Media Sosialdan Kolaborasi
Menjadi komunitas dengan banyak anak muda yang terlibat di dalamnya pasti menimbulkan rasa penasaran. Apa alasan para anggota dan relawan LL untuk mau bergerak memberikan bantuan baik langsung ataupun tidak saat terjadi bencana gempa Lombok ini.
"Kami nggak kepikiran sebenernya untuk turun sekarang in, cuma kemarin kami dapat info kalau keadaan kacau. Yaudah, kami bikin semacam satgas gitu, murni impulsif, karena nggak pernah ada di program kami," kata Ojan.
Semangat ingin menimbulkan riak inilah yang mendorong LL untuk terus bergerak mengubah keadaan. Mereka ingin, ketika para anak muda bergerak, gerakan tersebut akan dilihat oleh anak-anak. Dan anak-anak kemudian akan bisa merubah cara pikir mereka tentang bagaimana seharusnya ketika mereka tumbuh dewasa, dan akhirnya akan melakukan apa yang dilakukan oleh anak muda di generasi sebelum mereka.
"Kami ingin menciptakan semacam siklus, kami ingin anak-anak bisa tertularkan oleh semangat yang kami bawa. Tagline kami itu 'bahagia bersama dengan berbagi, belajar, dan menginspirasi'."
Pas ditanya tentang apa sih langkah-langkah yang bisa dilakukan sama anak muda-anak muda lainnya di luar komunitas LL ini kalau mau melakukan hal yang serupa, Ojan ngasih dua langkah kunci. Menurut dia, dengan pesatnya perkembangan media sosial sekarang ini, bisa jadi potensi besar yang harus dimanfaatkan.
"Dengan pake media sosial, bisa banget sampai ke pihak-pihak tertentu yang nggak mungkin kita reach langsung. Ini gue sadari pas kami pakai media sosial, di grup relawan tiba-tiba ada banyak perwakilan dari instansi dan orang-orang yang bisa akses ke dinas terkait maupun perusahaan. Media sosial kalau dipake dengan baik, imbasnya luar biasa," aku Ojan.

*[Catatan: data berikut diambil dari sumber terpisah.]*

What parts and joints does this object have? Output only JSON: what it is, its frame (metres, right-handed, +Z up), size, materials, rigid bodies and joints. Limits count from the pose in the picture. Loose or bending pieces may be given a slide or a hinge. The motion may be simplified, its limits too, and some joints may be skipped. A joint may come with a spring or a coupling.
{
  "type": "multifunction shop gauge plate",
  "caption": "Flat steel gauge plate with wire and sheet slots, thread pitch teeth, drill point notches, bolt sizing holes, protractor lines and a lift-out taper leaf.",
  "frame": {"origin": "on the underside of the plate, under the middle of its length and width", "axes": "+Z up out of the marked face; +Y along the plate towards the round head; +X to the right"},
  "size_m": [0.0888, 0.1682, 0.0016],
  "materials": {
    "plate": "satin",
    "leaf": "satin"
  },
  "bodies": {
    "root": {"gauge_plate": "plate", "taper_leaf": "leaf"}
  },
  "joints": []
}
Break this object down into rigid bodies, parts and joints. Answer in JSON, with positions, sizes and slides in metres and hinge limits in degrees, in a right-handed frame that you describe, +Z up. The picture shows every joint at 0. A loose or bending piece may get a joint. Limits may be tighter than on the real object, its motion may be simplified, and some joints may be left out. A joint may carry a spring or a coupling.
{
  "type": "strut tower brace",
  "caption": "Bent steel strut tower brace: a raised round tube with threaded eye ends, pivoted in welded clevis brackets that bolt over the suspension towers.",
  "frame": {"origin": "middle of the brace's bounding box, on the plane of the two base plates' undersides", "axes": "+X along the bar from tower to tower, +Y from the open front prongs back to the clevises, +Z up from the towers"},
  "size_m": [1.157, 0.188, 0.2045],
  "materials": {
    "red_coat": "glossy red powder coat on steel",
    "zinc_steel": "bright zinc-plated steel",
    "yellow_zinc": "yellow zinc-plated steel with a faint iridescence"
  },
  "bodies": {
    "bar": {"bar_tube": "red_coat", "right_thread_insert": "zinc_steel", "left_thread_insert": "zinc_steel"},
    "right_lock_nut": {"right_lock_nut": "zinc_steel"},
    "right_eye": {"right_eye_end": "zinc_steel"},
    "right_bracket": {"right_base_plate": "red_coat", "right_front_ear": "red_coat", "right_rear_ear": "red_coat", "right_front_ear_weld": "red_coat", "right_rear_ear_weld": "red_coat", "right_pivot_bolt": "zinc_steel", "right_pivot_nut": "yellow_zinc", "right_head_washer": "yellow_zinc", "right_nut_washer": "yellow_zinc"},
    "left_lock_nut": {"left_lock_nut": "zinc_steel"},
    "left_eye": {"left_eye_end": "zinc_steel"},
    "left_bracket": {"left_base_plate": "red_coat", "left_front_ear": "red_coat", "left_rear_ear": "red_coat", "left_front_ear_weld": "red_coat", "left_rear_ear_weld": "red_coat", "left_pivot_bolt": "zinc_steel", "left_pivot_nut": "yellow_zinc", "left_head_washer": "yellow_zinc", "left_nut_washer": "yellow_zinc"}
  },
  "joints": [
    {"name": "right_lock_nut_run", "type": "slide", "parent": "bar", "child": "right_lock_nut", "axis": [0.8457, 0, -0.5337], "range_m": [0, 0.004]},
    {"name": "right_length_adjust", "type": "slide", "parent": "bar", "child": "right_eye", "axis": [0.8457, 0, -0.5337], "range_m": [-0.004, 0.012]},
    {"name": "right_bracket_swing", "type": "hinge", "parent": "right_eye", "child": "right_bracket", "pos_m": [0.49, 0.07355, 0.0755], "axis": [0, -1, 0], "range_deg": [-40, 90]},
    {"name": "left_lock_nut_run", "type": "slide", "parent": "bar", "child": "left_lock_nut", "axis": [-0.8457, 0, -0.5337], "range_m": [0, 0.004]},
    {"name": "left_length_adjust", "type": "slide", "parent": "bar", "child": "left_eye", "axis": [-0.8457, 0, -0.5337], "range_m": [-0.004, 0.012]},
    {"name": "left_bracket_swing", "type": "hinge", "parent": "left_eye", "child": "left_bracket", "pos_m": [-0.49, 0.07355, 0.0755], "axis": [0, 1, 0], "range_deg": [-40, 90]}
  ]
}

Selain media sosial, kolaborasi antar komunitas juga adalah poin penting dalam pergerakan LL selama ini. LL memang selalu kolaborasi bareng komunitas lainnya. LL akan mengambil data dari komunitas-komunitas yang ada, kemudian dikurasi, dan disebarkan kembali pada orang-orang yang bisa dengan mudah mengakses data tersebut.
Terlalu banyak komunitas berbeda di Lombok, tapi komunitas-komunitas tersebut hampir semuanya bergerak sendiri-sendiri. Dengan adanya kolaborasi, baik informasi, kekuatan, maupun bantuan yang bisa dilakukan otomatis akan semakin besar. (*)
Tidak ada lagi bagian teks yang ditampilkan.